In ihren 14 Jahren als Ordnerin sei sie noch niemals angegriffen worden. „Definitiv nicht, auch am Samstag nicht“, sagt sie. Und weiter: „In meinen Augen ist das eine Lüge.“ Sie schildert die Lage so: Nach Spielende war sie auf dem Weg von Block 8 zu Block 7, um einen Verschluss zu machen. Heißt: die letzten Fans aus dem Block zu führen und diesen zu verschließen. Da habe es innerhalb der Ultraszene eine „Rangelei“ gegeben, wie sie sagt. „Ich bin dazwischengegangen, bin laut geworden, habe die Fans voneinander getrennt – und dann war es das. Das Thema war beendet.

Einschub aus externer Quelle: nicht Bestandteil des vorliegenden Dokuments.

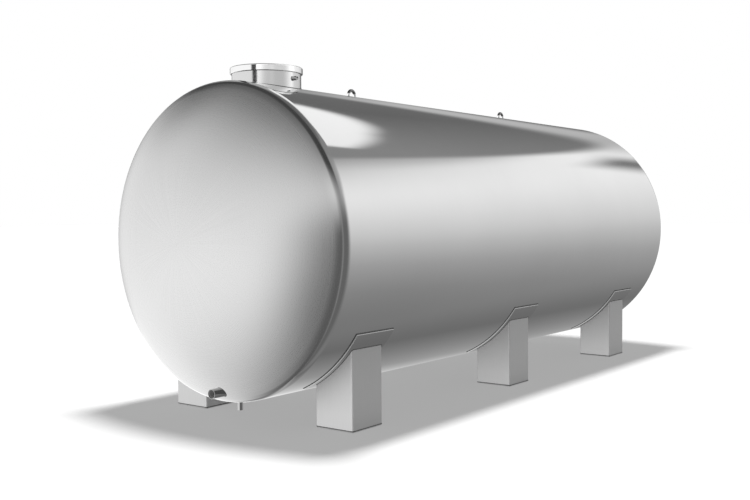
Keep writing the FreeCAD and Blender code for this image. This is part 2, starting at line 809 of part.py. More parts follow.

Als die Polizei kam, war alles vorbei. Ich verstehe nicht, warum sie eingegriffen hat.“

Die Polizei bleibt bei ihrer Darstellung: Eine Ordnerin wurde angegriffen

Es sind schwere Vorwürfe, die Kathrin da erhebt. Einer der Anlässe des Einsatzes stehe infrage, sollten die Vorwürfe zutreffen. Die Polizei reagiert auf die Aussagen wie folgt: „Aus polizeilicher Sicht bleibt festzustellen, dass im Verlauf einer Auseinandersetzung von Anhängern von Eintracht Braunschweig im Bereich der Südkurve des Eintracht-Stadions, die ausschlaggebend für ein polizeiliches Einschreiten war, auch auf eine Ordnerin zweifelsfrei körperlich eingewirkt wurde, weshalb diese Tatsache nunmehr auch Bestandteil der polizeilichen Ermittlungen ist.“ Zweifelsfrei. Die Formulierung legt nahe, dass Videos ausgewertet wurden. Mit offenbar klaren Erkenntnissen, die aber die große Frage nach der Wahrheit in diesem Fall aufwerfen. Was passierte wirklich hinter der Südkurve?

Die Aufarbeitung seitens der Polizei ist im Gange. Sie hat „zur lückenlosen Aufklärung des Gesamtgeschehens“ eine „Ermittlungsgruppe eingesetzt“, teilt sie mit. Aufklärung steht offenbar weit oben auf der Prioritätenliste. Auch in dem Fall, den zahlreiche Augenzeugen aufgeworfen haben? Ein Zivilpolizist soll während der Auseinandersetzungen versucht haben, zwischen Eintracht-Fans und Polizei zu schlichten. Er soll dabei aber von Polizeikollegen geschubst und sogar geschlagen worden sein. „Eine transparente Aufklärung dieses möglichen Vorgangs und der Verhältnismäßigkeit des gesamten Einsatzes an sich erwarten wir von der Polizei“, teilt Eintrachts Fanabteilung mit.